Palmetto-Peartree Preserve

Jeff Lewis

County: Tyrrell

Habitats: Pine forests, mixed pine/hardwood, non-riverine swamp forest, bordered by the Albemarle Sound and Alligator River

Key birds: Summer: Green Heron, Eastern Kingbird, warblers, including Prothonotary, Worm-eating, and Swainson's. Year-round: Bald Eagle and Red-cockaded Woodpecker.

Best times to bird: breeding season, from April through early June; fall migration.

Google Map


Description: Palmetto-Peartree Preserve consists of 9,732 acres primarily of pine forest, transected by both paved and unimproved roads.

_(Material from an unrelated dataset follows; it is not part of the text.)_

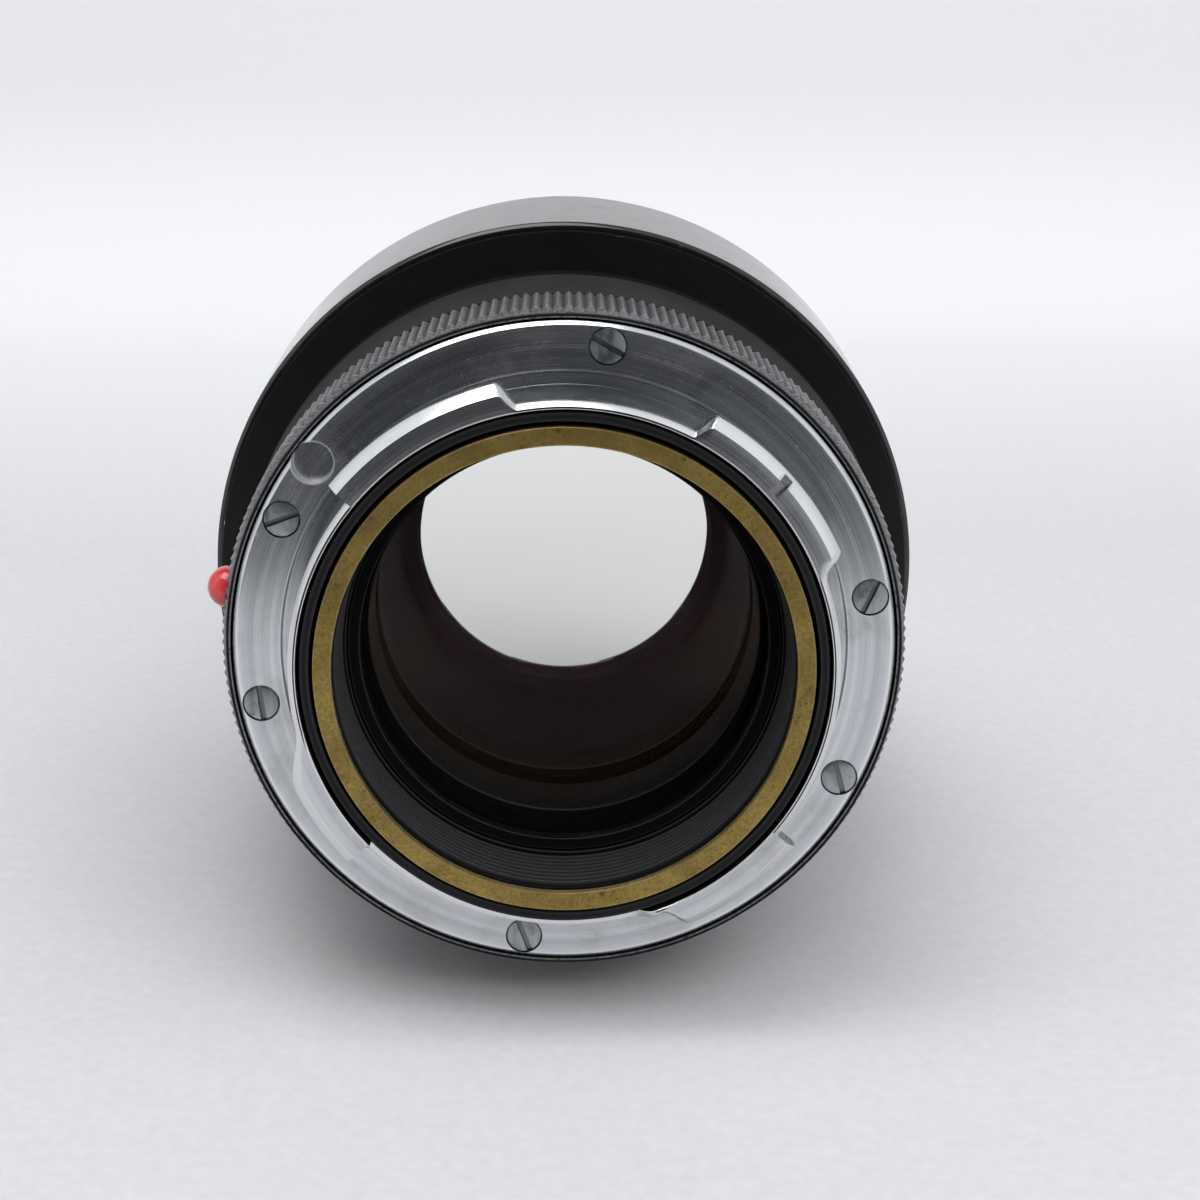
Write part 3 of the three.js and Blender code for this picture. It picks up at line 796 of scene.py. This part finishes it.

Directions: If traveling east on US 64 set your odometer at the light in Columbia and continue East on 64. At 5.3 miles take a left onto State Road 1229, which is old US64. Continue for just over 2 miles and take a left on 1221 (Ft. Landing Road). Proceed Northward on 1221 until you reach the end. You are now at S.R.1209, Soundside Road. The bulk of the preserve lies to the north of this road. There are no signs, but note the orange gates denoting preserve property. Follow Soundside road to the right for approximately 3 miles to Goat Neck Road on the left.

Another section of the Palmetto-Peartree Preserve (P3) is conveniently accessible from US 64. If driving from the west on US 64, set your odometer at the light in Columbia and continue east on Highway 64 for 10.9 miles. From the east, set your odometer at the west end of the Alligator River Bridge. Proceed west for 3.1 miles. Pull over at the orange gate on the north side of the highway without blocking the gate. This dirt road, State Road 1222, will take you to the Little Alligator River after a hike of about 1.5 miles.

Birding Highlights: This newly formed preserve is excellent for finding the federally endangered Red-cockaded Woodpecker. There are well over 100 cavity trees with an estimated 100 birds in over 20 active clusters. Also on the preserve are 6 other breeding woodpeckers: Pileated, Downy, Hairy, Red-bellied, Red-headed (breeding season only) and Northern Flicker.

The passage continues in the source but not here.